Jestem ciekaw, czy będzie jakaś wersja not-all-in. Byłem zainteresowany kampanią, bo ta gra zasługuje na ładne wydanie, ale coraz bardziej sądzę, że ta wspieraczka nie jest dla mnie:
1. 490 zł (z przesyłką) za grę, którą już posiadam i która grywalnościowo nic nie zyska, to jednak sporo.
2. Trudno mi sobie wyobrazić spontaniczne zgarnięcie z półki sześciu kilogramów wychodząc do znajomych na granie (z podobnych powodów, cztery kilogramy Smartphona również rzadko się przemieszczały).
3. Jak patrzę na zestaw heksów, nie jestem jakoś zauroczony grafikami (w porównaniu z pierwszą edycją).
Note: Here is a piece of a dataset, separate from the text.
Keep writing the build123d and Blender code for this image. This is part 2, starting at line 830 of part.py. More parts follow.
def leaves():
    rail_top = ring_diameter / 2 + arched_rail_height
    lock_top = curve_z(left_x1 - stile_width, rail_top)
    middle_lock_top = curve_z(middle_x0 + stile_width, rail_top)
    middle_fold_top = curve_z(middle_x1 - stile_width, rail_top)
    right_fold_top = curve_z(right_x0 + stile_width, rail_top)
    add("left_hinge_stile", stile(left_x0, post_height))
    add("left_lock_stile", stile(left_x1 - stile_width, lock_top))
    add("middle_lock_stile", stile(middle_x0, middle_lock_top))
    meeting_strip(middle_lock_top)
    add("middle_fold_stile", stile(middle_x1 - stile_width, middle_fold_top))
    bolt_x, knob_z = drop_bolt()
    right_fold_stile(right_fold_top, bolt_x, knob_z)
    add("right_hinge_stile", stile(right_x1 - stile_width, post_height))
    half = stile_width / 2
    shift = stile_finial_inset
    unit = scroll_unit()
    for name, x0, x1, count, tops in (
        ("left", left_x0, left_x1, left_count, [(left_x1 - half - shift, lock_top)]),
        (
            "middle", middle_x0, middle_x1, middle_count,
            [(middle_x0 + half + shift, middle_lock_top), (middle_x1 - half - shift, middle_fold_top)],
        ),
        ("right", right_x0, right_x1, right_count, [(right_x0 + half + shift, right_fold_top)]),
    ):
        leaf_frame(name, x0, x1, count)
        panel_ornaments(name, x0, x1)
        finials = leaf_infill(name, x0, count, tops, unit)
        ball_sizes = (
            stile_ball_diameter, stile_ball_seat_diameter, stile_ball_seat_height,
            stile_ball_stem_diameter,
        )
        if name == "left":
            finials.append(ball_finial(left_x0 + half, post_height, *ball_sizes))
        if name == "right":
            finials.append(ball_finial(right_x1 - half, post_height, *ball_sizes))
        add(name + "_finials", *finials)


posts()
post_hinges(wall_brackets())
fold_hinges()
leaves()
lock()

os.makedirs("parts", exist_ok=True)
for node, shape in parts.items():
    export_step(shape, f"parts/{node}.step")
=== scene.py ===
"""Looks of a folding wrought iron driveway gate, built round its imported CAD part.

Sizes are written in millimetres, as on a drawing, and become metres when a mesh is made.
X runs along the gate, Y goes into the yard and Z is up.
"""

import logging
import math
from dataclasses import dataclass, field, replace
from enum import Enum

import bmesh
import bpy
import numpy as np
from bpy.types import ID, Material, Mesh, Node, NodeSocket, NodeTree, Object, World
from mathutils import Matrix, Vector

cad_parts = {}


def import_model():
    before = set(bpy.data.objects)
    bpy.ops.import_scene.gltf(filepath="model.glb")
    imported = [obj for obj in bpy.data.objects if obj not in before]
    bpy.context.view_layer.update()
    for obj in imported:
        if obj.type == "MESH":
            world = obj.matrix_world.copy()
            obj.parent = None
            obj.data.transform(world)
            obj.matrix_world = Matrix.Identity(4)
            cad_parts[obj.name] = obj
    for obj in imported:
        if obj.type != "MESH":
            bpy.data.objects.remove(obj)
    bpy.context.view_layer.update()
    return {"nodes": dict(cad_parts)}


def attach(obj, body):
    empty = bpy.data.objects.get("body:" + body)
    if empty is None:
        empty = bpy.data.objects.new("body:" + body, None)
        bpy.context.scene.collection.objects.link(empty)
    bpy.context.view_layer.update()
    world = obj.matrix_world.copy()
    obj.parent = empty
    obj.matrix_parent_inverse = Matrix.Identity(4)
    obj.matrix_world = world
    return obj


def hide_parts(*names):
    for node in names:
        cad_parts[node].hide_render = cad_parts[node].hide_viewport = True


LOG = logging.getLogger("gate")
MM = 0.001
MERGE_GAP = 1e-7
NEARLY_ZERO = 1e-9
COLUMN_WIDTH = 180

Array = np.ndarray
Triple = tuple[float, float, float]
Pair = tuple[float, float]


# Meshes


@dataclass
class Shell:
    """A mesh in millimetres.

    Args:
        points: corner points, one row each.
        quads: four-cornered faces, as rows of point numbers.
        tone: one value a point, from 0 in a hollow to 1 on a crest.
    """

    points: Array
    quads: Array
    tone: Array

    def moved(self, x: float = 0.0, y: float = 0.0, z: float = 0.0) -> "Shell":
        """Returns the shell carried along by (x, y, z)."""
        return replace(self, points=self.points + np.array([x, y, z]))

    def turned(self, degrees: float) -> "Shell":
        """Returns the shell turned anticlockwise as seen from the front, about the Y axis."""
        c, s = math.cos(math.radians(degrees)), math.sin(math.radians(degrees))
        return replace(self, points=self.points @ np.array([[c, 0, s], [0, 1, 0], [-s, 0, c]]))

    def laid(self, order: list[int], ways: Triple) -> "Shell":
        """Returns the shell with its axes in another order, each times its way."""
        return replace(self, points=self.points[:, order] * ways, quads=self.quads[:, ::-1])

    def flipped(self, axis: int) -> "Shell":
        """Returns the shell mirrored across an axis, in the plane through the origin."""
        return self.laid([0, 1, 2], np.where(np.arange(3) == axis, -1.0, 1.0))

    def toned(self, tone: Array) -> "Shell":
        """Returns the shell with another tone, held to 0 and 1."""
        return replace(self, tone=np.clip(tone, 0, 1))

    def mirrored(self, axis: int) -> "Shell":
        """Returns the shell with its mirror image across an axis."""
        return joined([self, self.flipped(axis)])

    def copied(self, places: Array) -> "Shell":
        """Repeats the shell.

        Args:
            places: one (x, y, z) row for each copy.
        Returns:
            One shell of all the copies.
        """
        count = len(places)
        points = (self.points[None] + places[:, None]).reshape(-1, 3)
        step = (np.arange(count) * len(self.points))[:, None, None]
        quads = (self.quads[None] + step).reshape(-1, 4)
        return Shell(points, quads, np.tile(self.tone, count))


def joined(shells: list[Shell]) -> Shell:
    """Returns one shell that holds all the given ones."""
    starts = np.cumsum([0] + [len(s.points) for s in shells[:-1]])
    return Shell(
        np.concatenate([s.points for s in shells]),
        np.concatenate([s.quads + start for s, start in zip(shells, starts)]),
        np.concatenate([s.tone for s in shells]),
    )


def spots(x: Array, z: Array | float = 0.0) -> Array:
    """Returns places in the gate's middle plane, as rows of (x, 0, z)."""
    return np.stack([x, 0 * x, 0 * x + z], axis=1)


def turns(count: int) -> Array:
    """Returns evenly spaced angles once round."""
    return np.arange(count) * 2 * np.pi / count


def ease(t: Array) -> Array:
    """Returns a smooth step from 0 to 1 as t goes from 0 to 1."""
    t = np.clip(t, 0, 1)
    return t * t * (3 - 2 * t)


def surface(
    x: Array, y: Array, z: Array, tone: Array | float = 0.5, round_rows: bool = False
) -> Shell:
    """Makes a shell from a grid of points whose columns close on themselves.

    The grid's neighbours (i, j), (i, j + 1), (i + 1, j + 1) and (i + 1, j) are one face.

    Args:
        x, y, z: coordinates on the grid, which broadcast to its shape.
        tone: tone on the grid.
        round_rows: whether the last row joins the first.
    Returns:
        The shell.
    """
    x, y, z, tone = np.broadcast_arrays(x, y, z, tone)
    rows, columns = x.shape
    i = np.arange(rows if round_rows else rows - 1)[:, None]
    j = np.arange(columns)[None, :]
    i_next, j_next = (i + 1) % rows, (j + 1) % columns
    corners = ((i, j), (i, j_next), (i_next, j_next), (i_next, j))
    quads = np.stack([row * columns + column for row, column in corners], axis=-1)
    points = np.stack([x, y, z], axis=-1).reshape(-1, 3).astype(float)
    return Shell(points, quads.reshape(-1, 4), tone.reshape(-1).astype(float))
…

Po cichu trochę liczyłem na graficzny przeskok niczym oryginalny Brass-> nowe wydania. Jest ładniej, ale niekoniecznie spójrz-kochanie-za-to-właśnie-warto-było-zapłacić-parę-stówek ładniej. Wiem, że to "work in progress", ale ten status jest od ponad miesiąca, gdzie ponoć cały czas nad tym pracują.
4. Nieustannie mam wrażenie, że (mimo ciągłych zapewnień, że słuchają sugestii graczy) decyzje podejmuje ktoś, kto nie jest wielkim fanem tej gry. Plastikowe figurki zamków ("gdzieś musimy tu wrzucić figurkę, kombinujcie!"), metalowe monety, które najwyraźniej są od razu wybijane w kopalniach z grudek srebra, które mieliśmy w oryginale (wiem, to detal akurat).
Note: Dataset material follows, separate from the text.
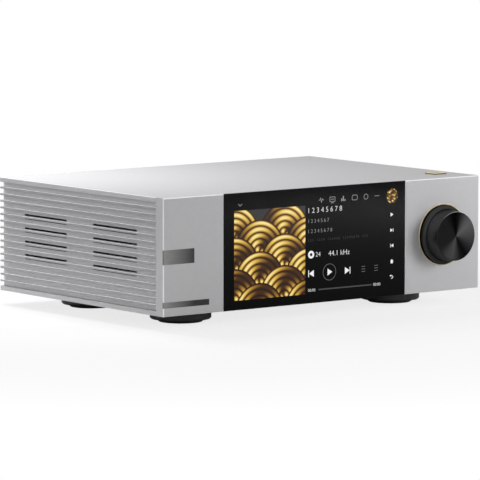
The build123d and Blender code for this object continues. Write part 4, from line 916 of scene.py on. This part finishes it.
def make_rocker_marks():
    """The plain I and O of a mains switch, one on each face of its rocker.

    The two faces meet in a valley line. The upper one is upright at rest, and the lower
    one leans out by twice the rocker's lean.
    """
    low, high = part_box("power_rocker")
    lean, valley, mark_reach = math.radians(8.0), 2.4 * mm, 2.9 * mm
    x, _, middle_z = middle("power_rocker")
    valley_y = low.y + (high.z - low.z) / 2 + valley * math.cos(lean)
    valley_z = middle_z + valley * math.sin(lean)
    out, down = math.sin(2 * lean), math.cos(2 * lean)
    across = np.array([-1.0, 0, 0])
    upper = (np.array([x, valley_y, valley_z + mark_reach]), across, np.array([0, 0, 1.0]))
    lower = (np.array([x, valley_y + mark_reach * out, valley_z - mark_reach * down]), across,
             np.array([0, -out, down]))
    line = plaque(block(-0.3, 0.3, -1.5, 1.5), upper)
    ring = hoop(circle(0, 0, 1.6), circle(0, 0, 1.1), lower)
    print_white, shader, tree = plain_finish("printed_white", (0.7, 0.7, 0.7), roughness=0.5)
    speckle = noise(tree, object_place(tree), 0.2 * mm)
    feed(tree, shader, Base_Color=two_colours(tree, speckle, (0.6,) * 3, (0.78,) * 3))
    make_marks("rocker_marks", [line, ring], print_white, "power_rocker")


# Camera, light and floor

def make_camera():
    """A long lens at the viewing angle: the eye looks down its back direction from a distance."""
    azimuth, elevation, roll = math.radians(-37.606), math.radians(6.207), math.radians(0.044)
    distance, shift_right, shift_up = 2.849928, -0.057131, 0.041477
    focal_pixels, picture_pixels = 4258.588, 480
    back = Vector((math.sin(azimuth) * math.cos(elevation),
                   -math.cos(azimuth) * math.cos(elevation), math.sin(elevation)))
    level_right = Vector((math.cos(azimuth), math.sin(azimuth), 0))
    level_up = back.cross(level_right)
    right = level_right * math.cos(roll) + level_up * math.sin(roll)
    up = level_up * math.cos(roll) - level_right * math.sin(roll)
    corner = Vector((0, front_y, plate_low.z))
    data = bpy.data.cameras.new("camera")
    data.sensor_width = 36
    data.lens = data.sensor_width * focal_pixels / picture_pixels
    data.clip_end = 20
    camera = add_object("camera", data)
    turn = Matrix((right, up, back)).transposed()
    place = corner + back * distance + right * shift_right + up * shift_up
    camera.matrix_world = Matrix.Translation(place) @ turn.to_4x4()
    bpy.context.scene.camera = camera


def add_lamp(name, place, target, width, height, power, in_gloss=True):
    """A soft square lamp that faces its target, seen in gloss or not."""
    data = bpy.data.lights.new(name, "AREA")
    data.shape = "RECTANGLE"
    data.size, data.size_y = width, height
    data.energy = power
    lamp = add_object(name, data)
    lamp.location = place
    lamp.rotation_euler = (Vector(place) - Vector(target)).to_track_quat("Z", "Y").to_euler()
    lamp.visible_camera = False
    lamp.visible_glossy = in_gloss


def make_world(soft_light):
    """White behind the object, and a softer even light on it."""
    world = bpy.data.worlds.new("studio")
    world.use_nodes = True
    tree = world.node_tree
    ray = new_node(tree, "ShaderNodeLightPath").outputs
    through = work_out(tree, "MAXIMUM", ray["Is Camera Ray"], ray["Is Transmission Ray"])
    seen = work_out(tree, "MAXIMUM", through, ray["Is Glossy Ray"])
    feed(tree, tree.nodes["Background"], Color=(1, 1, 1),
         Strength=to_range(tree, seen, 0, 1, soft_light, 1.0))
    bpy.context.scene.world = world


def make_floor():
    """A wide round floor that keeps a light shadow near the object and is plain white beyond.

    The camera sees the shaded floor by a share that falls from the middle outwards, and
    the white behind it by the rest. Everything else meets the whole floor.
    """
    floor_radius, near, far, near_share = 3.0, 0.2, 0.5, 0.22
    places = np.insert(circle(0, 0, floor_radius, count=96), 2, 0.0, axis=1)
    mesh = bpy.data.meshes.new("floor")
    mesh.from_pydata(places, [], [list(range(len(places)))])
    material, shader, tree = plain_finish("floor_white", (0.9, 0.9, 0.9), roughness=0.9,
                                          Specular_IOR_Level=0.0)
    reach = new_node(tree, "ShaderNodeVectorMath", {0: object_place(tree)}, operation="LENGTH")
    shown = to_range(tree, reach.outputs["Value"], near, far, near_share, 0.0)
    camera_ray = new_node(tree, "ShaderNodeLightPath").outputs["Is Camera Ray"]
    hidden = work_out(tree, "MULTIPLY", camera_ray, work_out(tree, "SUBTRACT", 1.0, shown))
    clear = new_node(tree, "ShaderNodeBsdfTransparent").outputs["BSDF"]
    surfaces = {"Fac": hidden, 1: shader.outputs["BSDF"], 2: clear}
    mixed = new_node(tree, "ShaderNodeMixShader", surfaces).outputs["Shader"]
    feed(tree, tree.nodes["Material Output"], Surface=mixed)
    mesh.materials.append(material)
    floor = add_object("floor", mesh)


# Dressing the model

set_finish(aluminium_finish(), "front_panel", "top_cover", "bottom_plate", "rear_panel",
           "corner_posts", "ssd_hatch")
set_finish(ribbed_finish(), "left_side_panel", "right_side_panel")
set_finish(inlay_finish(), "upper_inlay_plate", "lower_inlay_plate")
set_finish(glass_finish(), "front_glass")
set_finish(gold_finish("ring_gold", (0.68, 0.57, 0.35)), "knob_trim_ring")
set_finish(gold_finish("antenna_gold", socket_gold), "antenna_left", "antenna_right")
set_finish(label_finish(), "top_label")
set_finish(board_finish(), "display_board", "encoder_board", "mainboard", "dac_board",
           "power_board")
set_finish(wound_finish(), "transformer")

# Name, colour, grain and depth in mm, roughness, further values, and the nodes dressed in it
fine_finishes = (
    ("satin_black", (0.012, 0.012, 0.012), 0.3, 0.01, 0.42, {},
     ("foot_front_left", "foot_front_right", "foot_rear_left", "foot_rear_right")),
    ("foot_rubber", (0.01, 0.01, 0.01), 0.6, 0.03, 0.7, {}, ("foot_pads",)),
    ("zinc_plate", (0.5, 0.5, 0.49), 0.5, 0.004, 0.35, {"metallic": 1.0},
     ("display_bracket", "encoder_body", "encoder_nut", "encoder_shaft", "foot_screws",
      "transformer_bolt", "board_supports", "dac_shield")),
    ("black_oxide", (0.06, 0.06, 0.062), 0.2, 0.004, 0.35, {"metallic": 0.9},
     ("case_screws", "hatch_screw")),
    ("black_anodised", black_plastic, 0.3, 0.004, 0.5, {"metallic": 0.6},
     ("processor_heatsink",)),
    ("moulded_black", black_plastic, 0.35, 0.01, 0.45, {},
     ("display_module", "encoder_rotor", "power_rocker", "fuse_drawer", "optical_in_housing",
      "optical_out_housing", "optical_in_shutter", "optical_out_shutter")),
    ("ribbon_white", (0.75, 0.75, 0.72), 1.0, 0.01, 0.5, {"stretch": (1, 0.05, 0.05)},
     ("display_cable",)),
    ("fuse_ceramic", (0.72, 0.7, 0.66), 0.5, 0.005, 0.3, {}, ("fuse",)))
for name, colour, grain, depth, roughness, values, dressed in fine_finishes:
    set_finish(grained(name, colour, grain * mm, depth * mm, roughness, **values), *dressed)

for port in ("usb_ports", "usb_audio_port", "lan_jack", "hdmi_port"):
    set_finish(port_finish(port), port)
for socket, ring_colour in (("rca_left", (0.75, 0.75, 0.73)), ("rca_right", (0.5, 0.02, 0.02)),
                            ("coax_in", (0.02, 0.02, 0.02)), ("coax_out", (0.55, 0.3, 0.02))):
    set_finish(phono_finish(socket, ring_colour), socket)
for socket in ("xlr_left", "xlr_right"):
    set_finish(metal_inside(socket, socket + "_black", (0.7, 0.68, 0.62),
                            (7.2 * mm, 7.2 * mm), roundness=2), socket)
set_finish(metal_inside("power_inlet", "inlet_black", (0.62, 0.6, 0.56), (9.0 * mm, 5.0 * mm),
                        roundness=8, raised=-3.0 * mm), "power_inlet")

make_knob(spun_finish())
picture_gold = picture_finish()
make_picture(picture_gold)
make_gold_disc(picture_gold)
make_display()
make_rocker_marks()

make_camera()
make_world(soft_light=0.22)
make_floor()
add_lamp("near_left", place=(-0.13, 0.12, 0.28), target=(-0.13, 0.05, 0.06),
         width=0.1, height=0.2, power=0.97, in_gloss=False)
add_lamp("far_left", place=(-1.2, 1.0, 0.6), target=(0, 0, 0.05),
         width=0.8, height=0.8, power=4.8)
add_lamp("front_right", place=(0.62, -0.66, 0.23), target=(0.03, 0, 0.05),
         width=0.3, height=0.3, power=6.0, in_gloss=False)

bpy.context.scene.view_settings.view_transform = "Standard"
Nadwyżkowe otwory na planszetce gracza. Jeszcze pół biedy te na kości, ale monety, pracownicy, towary- tych często mamy więcej niż jedną sztukę, więc i tak urosną ponad slot. Jak dla mnie mija się to trochę z hasłem "przede wszystkim gameplay".
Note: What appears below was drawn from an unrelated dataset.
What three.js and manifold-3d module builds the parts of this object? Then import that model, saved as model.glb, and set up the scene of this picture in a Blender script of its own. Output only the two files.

5. Moim zdaniem największe wysuszenie gałek ocznych u nowych graczy, którym był przedstawiany oryginał, powodowała plansza. A ta przestawiona w drafcie sprawia wrażenie, że nie do końca jest pomysł na "efekt deluxe". Wiadomo, jest ładniej niż w oryginale, ale patrz-punkt-3. Chętnie zobaczę efekt końcowy.

6. Woreczki są super dodatkiem do tej gry, setup jest dzięki temu dużo sprawniejszy (sam uszyłem sobie własne swego czasu). Dziwi mnie jednak, czemu są tylko cztery. Rozumiem, że zamki, statki i kopalnie są identyczne i nie wymagają losowania, ale miło byłoby przechowywać wszystko w ten sam sposób. Chyba, że to będzie jeden ze streczgoli.
Wiem, że powyższe narzekania można podsumować "daj se gościu spokój z tą kampanią i idź grać w swoją beżową wersję", ale po prostu jest mi trochę smutno, bo dużo wskazuje na to, że po raz drugi zachwyt nad ogłoszeniem "ladniejszej wersji Zamków" nie przerodzi się w wymianę pudełka na nowsze. Ale będę śledził i trzymał kciuki za tę wspieraczkę. Bądź co bądź, tu przynajmniej wiemy, że wydawana jest świetna gra.